Greg Todd, news director of River Region Evening Edition, said losing this training could hurt SIU’s enrollment moving forward.

“We’re in our 45th year now so a lot of careers have been launched through this program,” he said. “This student newscast has won more awards than I could count.”

He said any cut in funding, especially a 50 percent loss in state money, would greatly reduce the overall education radio and television students receive.

Lemish said it is hard to quantify exactly how many students become a Saluki for WSIU’s work experience, but she could see a dip in enrollment if the vocational opportunities are eliminated.

Students said programs like River Region attracted them to the university and they may not have came if it was eliminated.

Carlos Rodriguez, a sophomore from Oak Lawn studying radio/television, said he fell in love with SIU because of the chance to get involved with news production.

“River Region is the reason I chose to come to SIU,” Rodriguez wrote in an email. “I’m not exactly sure what I would do if River Region was cancelled. I would heavily consider transferring to Columbia College in Chicago because they also have a lot of opportunities to get hands on experience.” 

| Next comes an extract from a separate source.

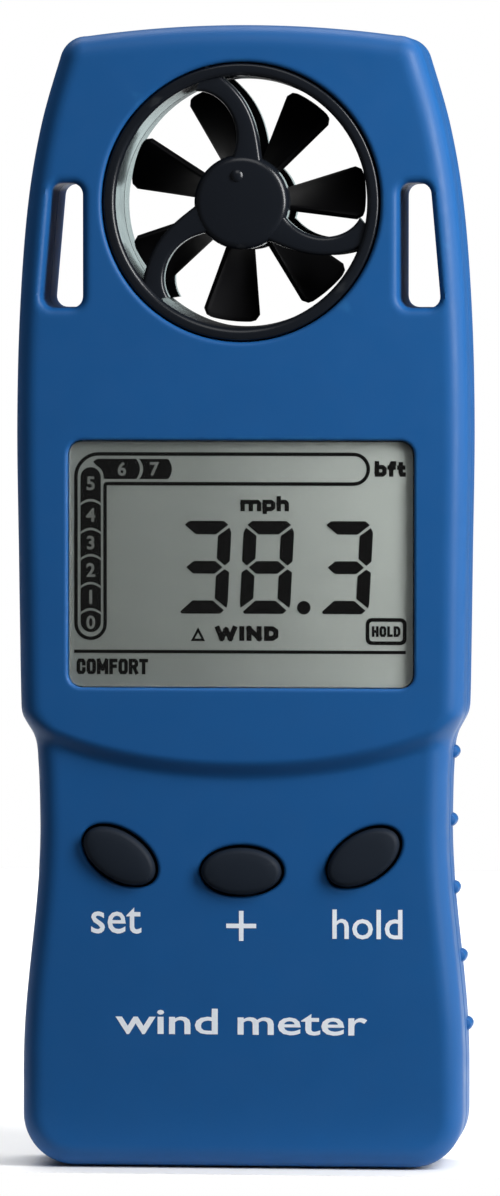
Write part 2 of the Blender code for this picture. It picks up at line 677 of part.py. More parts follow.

Courtney Bunting, a senior from Carmi studying radio/television, does weather forecasts for WSIU and said she knows students who come from Chicago for these hands-on programs.

She said the professional-style clips of published news stories and weather forecasts are a huge draw for many students.

“That’s what sets SIU apart,” Bunting said. “It’s really helped me and other students put reels together. It’s just a great way to utilize our time while we’re in school to plan for our careers instead of just doing paperwork or sitting in classrooms.”

University spokeswoman Rae Goldsmith wrote in an email that about 25 offices were asked to make similar “what if” projections but she would not specify which ones.

Goldsmith said more information could be available after Monday’s budget committee meeting.